Back to FoxCast

AI and Industry · Foresight paper

Edge AI sensors are becoming factory and infrastructure operators

AI is moving from cloud dashboards toward sensors that detect defects, safety risks, equipment stress, and infrastructure problems closer to where the work happens.

Built for: Manufacturers, utilities, infrastructure operators, insurers, equipment makers, logistics networks, and industrial software companies.

What is forming

Edge AI sensors are becoming a practical industrial category because many problems need detection at the site, not a delayed cloud report.

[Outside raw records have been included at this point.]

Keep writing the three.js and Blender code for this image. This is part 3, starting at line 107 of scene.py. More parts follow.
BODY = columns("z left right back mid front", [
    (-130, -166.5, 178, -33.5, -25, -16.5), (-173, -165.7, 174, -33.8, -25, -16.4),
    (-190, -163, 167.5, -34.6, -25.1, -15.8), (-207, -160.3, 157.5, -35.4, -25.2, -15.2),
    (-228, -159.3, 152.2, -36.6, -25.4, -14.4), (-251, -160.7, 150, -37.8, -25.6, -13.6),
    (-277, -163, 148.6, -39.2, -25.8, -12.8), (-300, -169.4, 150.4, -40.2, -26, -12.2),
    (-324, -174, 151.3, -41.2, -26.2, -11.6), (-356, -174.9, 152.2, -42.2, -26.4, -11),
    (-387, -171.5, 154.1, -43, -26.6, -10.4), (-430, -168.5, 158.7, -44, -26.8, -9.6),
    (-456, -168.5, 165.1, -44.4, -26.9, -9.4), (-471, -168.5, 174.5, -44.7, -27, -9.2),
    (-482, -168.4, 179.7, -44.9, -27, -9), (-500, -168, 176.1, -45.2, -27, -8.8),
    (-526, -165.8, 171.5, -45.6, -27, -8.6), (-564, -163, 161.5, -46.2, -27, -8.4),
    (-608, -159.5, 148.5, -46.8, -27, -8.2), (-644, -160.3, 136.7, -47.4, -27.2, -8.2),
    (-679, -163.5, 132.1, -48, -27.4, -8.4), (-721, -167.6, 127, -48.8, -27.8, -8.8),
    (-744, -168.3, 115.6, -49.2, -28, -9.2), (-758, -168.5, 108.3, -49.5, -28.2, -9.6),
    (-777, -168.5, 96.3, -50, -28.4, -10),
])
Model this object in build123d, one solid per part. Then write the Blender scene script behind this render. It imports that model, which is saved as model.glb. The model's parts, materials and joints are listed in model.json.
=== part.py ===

Cameras, acoustic sensors, thermal systems, vibration sensors, and low-power AI modules can identify defects, safety risks, leaks, equipment stress, and process drift closer to the work.

Why it matters

Industrial buyers pay for downtime reduction, safety, quality, maintenance, and compliance. If a sensor can catch a problem earlier and fit into existing workflows, it can earn budget even when broader AI spending cools. This is AI as operations, not AI as spectacle.

Who feels it first

Manufacturers, utilities, logistics operators, insurers, food processors, construction firms, and infrastructure owners are likely first movers. Equipment makers can also embed the capability into machines, creating a service and monitoring layer around physical assets.

Where it appears first

Early markets include high-labor-cost factories, safety-sensitive sites, utilities with aging infrastructure, ports, warehouses, food plants, and heavy-industry facilities where a small failure can become expensive quickly.

What confirms movement

The signal strengthens with named deployments, reduced downtime, insurance interest, maintenance savings, defect reduction, and integration into existing systems. It weakens if tools remain pilots that produce alerts nobody trusts or acts on.

Reader takeaway

Use this as an evergreen watch item, not a dated news post.

Use it

Foresight papers are built to help readers notice a product category before it is obvious. The strongest follow-up is to watch whether the idea moves into named buyers, repeat use, production capacity, regulatory comfort, procurement, or a clear channel strategy.